La soluzione a questo problema etico ed ecologico, in Sicilia sembra a portata di mano: si coltivano infatti gli avocado sulle pendici dell’Etna. Approfondendo un poco l’argomento, emerge una realtà interessante: pare che la richiesta di avocado nazionale stia aumentando e si abbandonino le coltivazioni tradizionali per sostituirle con il più redditizio frutto esotico. Si tratta di un percorso che dobbiamo assolutamente invertire, perlomeno affiancando la coltivazione della nuova varietà a quelle antiche. Le zone interessate dal fenomeno di abbandono delle antiche colture sono proprio quelle delle pendici dell’Etna e la varietà antica “dimenticata” è quella delle mele, in particolare delle varietà Cola e Gelato Cola. Si tratta di due varietà rustiche autoctone che presentano, oltre ad una buona adattabilità, la caratteristica di resistere alle due principali aggressioni nocive, la ticchiolatura e il verme della mele (Carpocapsa). Non richiedono, quindi, i trattamenti con fitofarmaci che vengono normalmente somministrati alle varietà selezionate.

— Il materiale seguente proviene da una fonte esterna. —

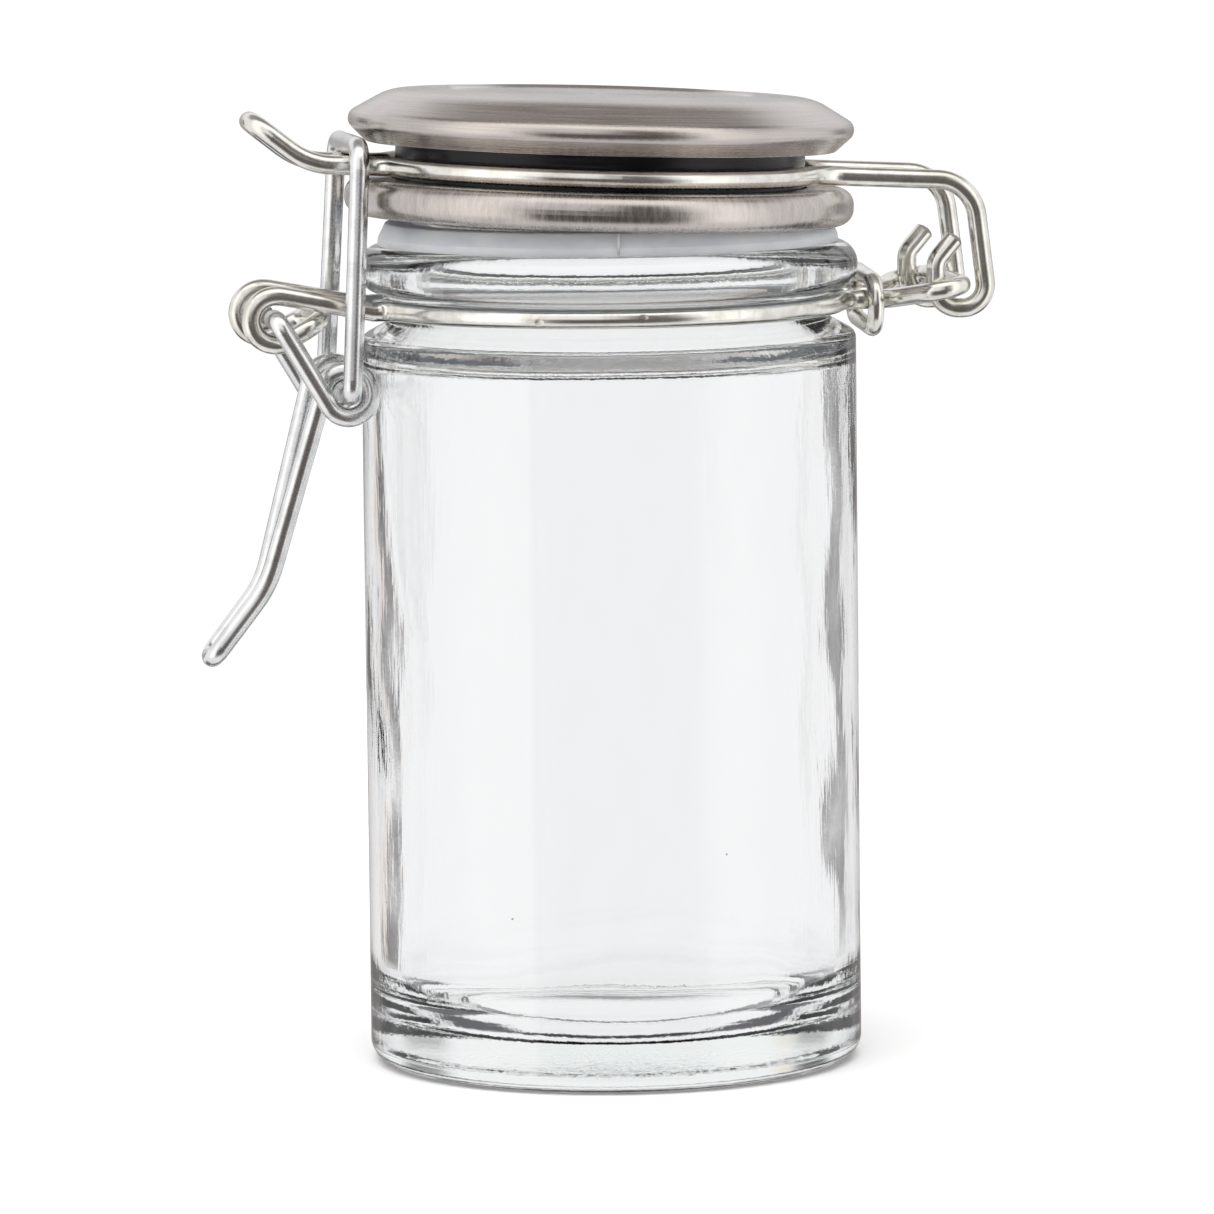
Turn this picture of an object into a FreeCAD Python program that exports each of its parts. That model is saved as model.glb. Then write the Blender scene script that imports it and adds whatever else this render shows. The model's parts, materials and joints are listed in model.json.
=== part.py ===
import FreeCAD, Part
import math
import os
import re

import Sketcher
from FreeCAD import Placement, Rotation, Vector

# A small glass jar with a clip-top lid, in millimetres. +Z is up, the origin is the centre of the
# glass foot on the surface it stands on, +X points at the hinge and -X at the clasp. The wires are
# symmetric about the XZ plane: a corner at y < 0 on the near side has its mirror image at y > 0.

DIMENSIONS = {
    # glass body, heights above the foot
    "body_radius": 24.0,
    "heel_round": 2.1,
    "foot_radius": 19.6,
    "foot_round": 1.2,
    "punt_radius": 15.6,
    "punt_edge_height": 1.2,
    "punt_round": 4.0,
    "punt_height": 1.6,
    "floor_height": 4.0,
    "floor_round": 6.0,
    "bore_radius": 21.2,
    "bore_top": 68.2,
    "shoulder_height": 70.7,
    "shoulder_round": 1.0,
    "groove_radius": 21.35,
    "groove_bottom": 72.2,
    "groove_top": 75.0,
    "groove_round": 0.8,
    "bead_radius": 24.2,
    "bead_bottom_round": 2.0,
    "bead_top_round": 2.2,
    "mouth_radius": 18.8,
    "mouth_height": 79.55,
    "mouth_round": 0.6,
    "neck_bore_bottom": 71.0,
    "bore_round": 2.0,
    # seal ring on the mouth
    "seal_inner_radius": 18.9,
    "seal_radius": 22.3,
    "seal_shoulder_radius": 22.2,
    "seal_shoulder_height": 80.3,
    "seal_top_radius": 21.5,
    "seal_height": 81.72,
    "seal_round": 0.25,
    # lid, in its own frame: the middle of the plug's underside, lifted, shifted and tilted in place
    "lid_offset": -0.9,
    "lid_height": 80.9,
    "lid_tilt": 2.1,
    "sheet_thickness": 0.4,
    "flange_radius": 24.62,
    "flange_top": 4.45,
    "flange_bottom": 0.9,
    "flange_round": 1.55,
    "lip_inner_radius": 20.1,
    "recess_radius": 23.0,
    "recess_top": 2.0,
    "plug_radius": 17.4,
    "plug_round": 0.8,
    "neck_radius": 19.8,
    "cap_bottom": 7.95,
    "cap_lip_radius": 20.0,
    "cap_foot_radius": 22.7,
    "cap_corner_radius": 25.16,
    "cap_corner_height": 10.28,
    "cap_corner_round": 1.1,
    "cap_corner_inset": 0.508,
    "cap_shoulder_radius": 20.6,
    "cap_shoulder_height": 12.95,
    "cap_shoulder_round": 5.0,
    "cap_shoulder_inset": 0.08,
    "cap_top": 13.22,
    "panel_radius": 15.0,
    "panel_edge_round": 0.1,
    "panel_height": 12.95,
    "core_flange_radius": 22.3,
    "core_flange_top": 10.2,
    "core_top_radius": 13.5,
    # wires: one diameter for the jar's four, and a thinner one for the clip
    "wire_diameter": 1.87,
    "clip_wire_diameter": 1.6,
    # lid wire, its half ring in the lid's own frame
    "lid_ring_radius": 20.9,
    "lid_ring_height": 5.77,
    "lid_ring_hinge_angle": 30.0,
    "lid_ring_clasp_angle": 22.0,
    "hinge_x": 33.3,
    "hinge_height": 75.2,
    "hook_radius": 2.35,
    "hook_bend": 2.23,
    "hook_y": 6.9,
    "arm_reach": 2.8,
    "tail_lean": 1.8,
    "tail_bend_rise": 4.6,
    "tail_rise": 6.7,
    "tail_bend": 1.8,
    "arm_lean": 1.5,
    "arm_rise": 12.3,
    "arm_bend": 4.0,
    "tab_y": 3.6,
    "tab_root_bend": 2.5,
    "tab_dip_x": -29.4,
    "tab_dip_height": 87.75,
    "tab_dip_bend": 7.0,
    "tab_tip_x": -34.6,
    "tab_tip_y": 3.0,
    "tab_tip_height": 91.8,
    "tab_tip_bend": 2.4,
    # neck wire
    "neck_ring_radius": 22.35,
    "neck_ring_height": 73.65,
    "neck_ring_hinge_angle": 20.0,
    "neck_ring_clasp_angle": 22.0,
    "ring_exit_bend": 2.0,
    "hinge_strand_y": 9.2,
    "hinge_bend": 2.0,
    "hinge_corner_run": 3.2,
    "hinge_corner_drop": 0.6,
    "clip_strand_y": 3.6,
    "clip_strand_run": 1.3,
    "clip_strand_bend": 2.5,
    "ramp_foot_x": -23.6,
    "ramp_top_x": -32.6,
    "ramp_bend": 3.0,
    "pivot_x": -33.1,
    "pivot_height": 73.05,
    "pivot_eye_radius": 2.33,
    "pivot_eye_y": 5.3,
    "bridge_x": -28.7,
    "bridge_bend": 1.9,
    "return_angle": 30.0,
    # clip round both strands of the neck wire
    "clip_x": 25.3,
    "clip_height": 73.45,
    "clip_half_width": 5.6,
    "clip_half_height": 2.35,
    "clip_bend": 2.1,
    "clip_lean": 4.0,
    # lever handle
    "link_eye_x": -26.4,
    "link_eye_height": 65.9,
    "link_eye_radius": 2.15,
    "link_y": 7.4,
    "leg_end_y": 3.9,
    "leg_bend": 1.1,
    "coil_gap": 0.1,
    "handle_bend_x": -33.8,
    "handle_bend_y": 1.8,
    "handle_bend_height": 47.2,
    "handle_bend": 10.0,
    "handle_tip_x": -39.15,
    "handle_tip_y": 1.5,
    "handle_tip_height": 40.3,
    "handle_tip_bend": 1.4,
    # bail
    "bail_bottom_y": 9.9,
    "bail_bottom_bend": 1.5,
    "bail_top_y": 8.5,
    "bail_top_x": -25.15,
    "bail_top_height": 89.55,
    "bail_top_bend": 2.2,
}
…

Il patrimonio delle varietà antiche di melo che crescono sulle pendici dell’Etna è ricchissimo e, oltre alle Cola e Gelato Cola, relativamente abbondanti, ci sono moltissime cultivar locali che non vanno dimenticate e meritano attenzione e soprattutto conservazione, perché non si perdano. È il caso delle varietà Maladeci, Lappiona, Testa di Re, Regina, Rotolo, Cardillo , Granadina e Zuccareddi, oramai molto difficili da reperire.
Slow Food sostiene e protegge da anni la conservazione delle varietà antiche dell’Etna, ricordando che fino agli anni settanta esistevano una ventina di varietà di mele. Con il sostegno del Parco Naturale dell’Etna le “meline” – così vengono chiamate dai produttori – sono diventate presidio dell’associazione, che ha messo insieme alcuni dei custodi di queste antiche mele al fine di recuperare un panorama varietale storico del Parco dell’Etna, restituire dignità ai piccoli agricoltori ancora oggi motivati e consapevoli dell’importanza di mantenere il patrimonio vegetale storico della montagna.
A proposito del rischio che le nuove mode alimentari, come quella dell’avocado, minaccino in qualche modo le varietà storiche, Alberto Continella, ricercatore di arboricoltura generale e coltivazioni arboree al Dipartimento di Agricoltura dell’Università di Catania, osserva che «l’avocado esiste sull’Etna dagli anni Cinquanta, e questo perché grazie alla differenza altimetrica, abbiamo la possibilità di trovare dalle piante subtropicali come l’avocado fino alle piante tipiche continentali che sono il melo e il pero, passando per gli agrumi e altre colture». Il rischio che le varietà di mango e avocado prendano poco a poco il posto delle colture storiche evidentemente esiste, ma si può facilmente contrastare sia con la creazione di consorzi che supportino i piccoli produttori di varietà antiche, sia incentivando le nuove produzioni, sostenendole come una risorsa importante. Rispettando l’ambiente e agendo sul recupero dei terreni fertili inutilizzati, coltivando in maniera responsabile nei confronti del territorio e della comunità, le coltivazioni di frutta subtropicale – che ben si ambienta al clima siciliano – possono rivelarsi una fonte potenziale di occupazione e al tempo stesso di protezione del territorio, spesso abbandonato e tenuto incolto. Stanno aumentando infatti i giovani agricoltori che si dedicano alla coltivazione di frutta tropicale in Sicilia, dalle banane all’avocado al mango. L’offerta naturalmente è limitata, e così deve essere per mantenere alta la qualità e attiva l’attenzione alla filiera di produzione, che si differenzia notevolmente da quella dei prodotti importati perché rispetta la stagionalità e la territorialità. Come ogni frutto della terra, anche quelli di origine tropicale rispettano le stagioni e, grazie alle produzioni locali, raggiungono le nostre tavole in un tempo ragionevole, senza bisogno di trasporti intercontinentali, prodotti chimici per la conservazione e sfruttamento indiscriminato del territorio e delle persone che contribuiscono alla loro produzione. Scegliere sempre i prodotti “vicini” a noi ci garantisce bontà e giustizia.